Earlier last fall I heard about a documentary coming out, possibly at University of Nebraska-Lincoln's campus reflecting about how women are presented in the media. A few of my friends had invited me to join the petition to bring the movie to campus, and early last week, at the beginning of National Women's Week, it was here. I went with a couple of girl friends: some single, some married, some with kids, and it was very enjoyable and informative for all. The movie was free to the public, and they even gave away free bags of popcorn for everyone interested in seeing the film, too. There was an hour long panel discussion after the film, which we opted to stay for.

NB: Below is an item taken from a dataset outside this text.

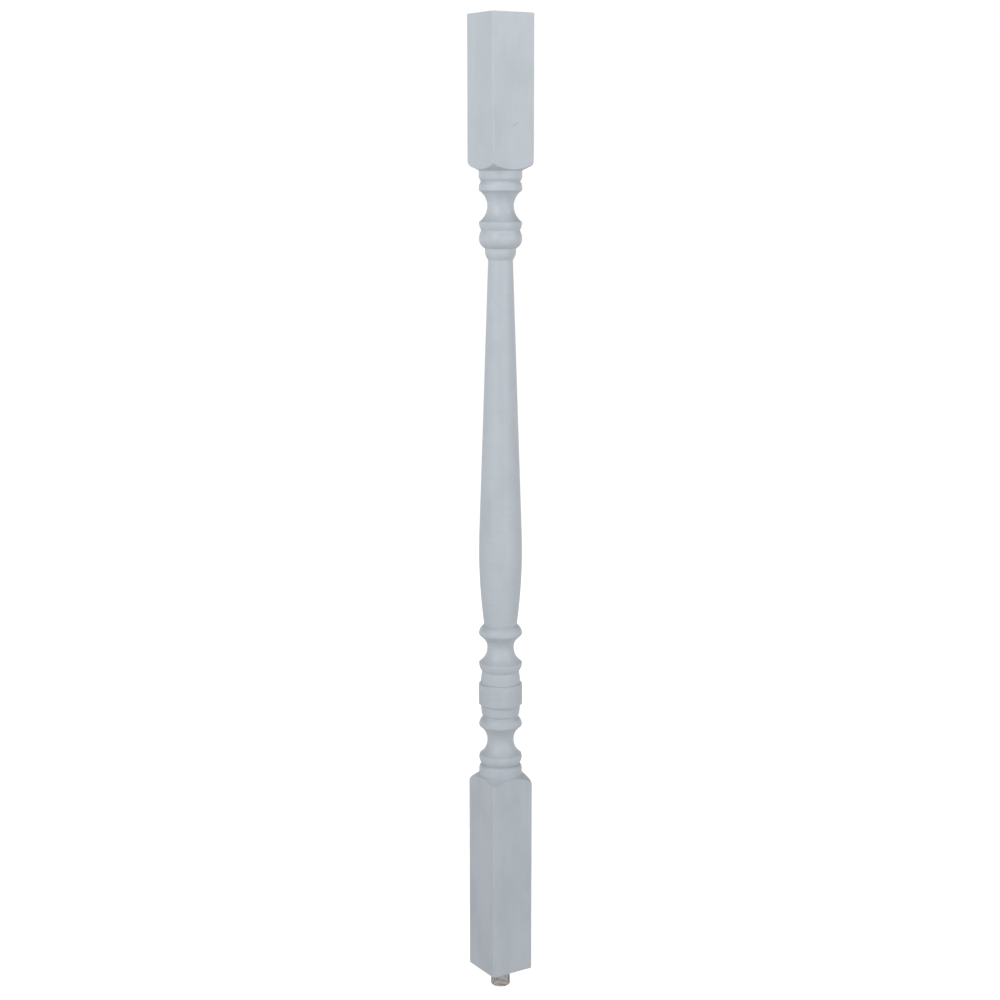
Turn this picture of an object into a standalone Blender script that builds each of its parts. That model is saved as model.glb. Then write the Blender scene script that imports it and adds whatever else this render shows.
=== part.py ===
"""Square-block stair baluster with a turned middle and a round pin, from one stick of wood.

Metres, +Z up. The origin is on the axis at the underside of the foot block, where the
baluster sits on the tread. The pin goes down from there into its hole.

The piece is made as on a lathe. A square stick is cut by an envelope that is turned round
the axis: wider than the stick's corners along the two blocks, and the profile between them.
"""
from math import acos, atan2, copysign, cos, hypot, pi, radians, sin, sqrt, tan

import bmesh
import bpy
from mathutils import Matrix

# Stick and blocks
STOCK_SIDE = 0.04445
ARRIS_RADIUS = 0.0010
BODY_LENGTH = 0.9144
TOP_BLOCK_LENGTH = 0.1397
FOOT_BLOCK_LENGTH = 0.1986

# Turned shoulders, where a block's corners are cut down to the turning
SHOULDER_EASE_RADIUS = 0.0070
TOP_SHOULDER_SLOPE = radians(65.0)
FOOT_SHOULDER_SLOPE = radians(57.0)

# Pin under the foot block
PIN_DIAMETER = 0.01905
PIN_LENGTH = 0.01905
PIN_END_EASE = 0.0012

# Neck turning, from the top block down: diameters
NECK_BEAD_DIAMETER = 0.0400
NECK_QUIRK_DIAMETER = 0.0358
NECK_WAIST_DIAMETER = 0.0245
ASTRAGAL_DIAMETER = 0.0290

# Neck turning: lengths along the axis
NECK_RING_BAND = 0.0052
NECK_RING_ROUND = 0.0046
NECK_UPPER_BEAD = 0.0054
NECK_LIP = 0.0028
NECK_COVE_UPPER = 0.0140
NECK_COVE_LOWER = 0.0146
NECK_LOWER_BEAD = 0.0077
TORUS_UPPER = 0.0078
TORUS_LOWER = 0.0086
ASTRAGAL_BAND = 0.0020
ASTRAGAL_SWEEP = 0.0086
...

This movie hit a lot of nerves, even in my small crowd. There were many things to talk about on the drive home with friends, and many things I re-hashed to Stefan later that evening, and am still thinking about this week. All in all--any documentary that gets you to think critically and review your experiences is an important and practical 90 minutes spent.
Miss Representation is a film about how women and girls are portrayed in the media, and what the 'trickle down' effect of that is. There were many, many statistics shared in the movie, and the film was mostly made up of interviews with prominent, accomplished women, high school and college aged girls, narration by Jennifer Newson, and graphic images (from dolls, to news & politics, to ads and art). I don't know that I would fully feel comfortable with Stefan watching this movie, because of the visual and graphic nature, but I think it's very important to discuss with him what the premise of the movie is about and how we can relate it to our lives; specifically in parenting our children.
From the website, missrepresentation.org/the-film, a bit about the movie, "In a society where media is the most persuasive force shaping cultural norms, the collective message that our young women and men overwhelmingly receive is that a woman’s value and power lie in her youth, beauty, and sexuality, and not in her capacity as a leader. While women have made great strides in leadership over the past few decades, the United States is still 90th in the world for women in national legislatures, women hold only 3% of clout positions in mainstream media, and 65% of women and girls have disordered eating behaviors."
What I take away from the movie is this: yes it used emotional bias (crying high school girls), graphic nature of women in 'dominated' art and advertising (disgusting, I think we've all seen it), and many, many instances of news anchors and men of power undercutting women as a whole, but this point of view does have value even though this was an exaggerated film to make a point. If we do not teach both our daughters AND our sons about respecting the other gender, how can we possibly expect children--who watch and consume WAY to much media, in any form, to act any differently than what they see on tv?
In our house hold we have an expectation that only respectful and loving language is used towards one another. Stefan and I try to model that as best as we humanly can, and our children have learned (and will continue to learn-- I'm sure it will be very hard at times!) to love one another, hug each other, apologize & forgive almost on a daily basis for wrongs, kiss each other at bedtime, and comfort one another when sad or upset (the most common way is the non-hurt child will bring the hurt one a favorite teddy to cuddle). We need to consistently remind our children that our language sets the stage for how we treat each other, and what's inside needs to be shared in a healthy manner, but that the expectation is to never let that fester, but amend, and move on together.This is based on our belief in the gospel and Jesus Christ, who has paid for our sins and provides abundant grace and understanding.
I would give this movie a strong 4 out of 5 simply because of the information given. This IS a problem with mainstream media and our children and ourselves, consume too much of it as a culture. This will, naturally, affect the way our worldviews work. I think many different personalities would find this movie interesting, though I would prescribe this movie to those with children (any ages) to watch this as a necessity is forming parenting ideas and talking to children (in the classroom, on the playing field, or at home) about this as it comes up.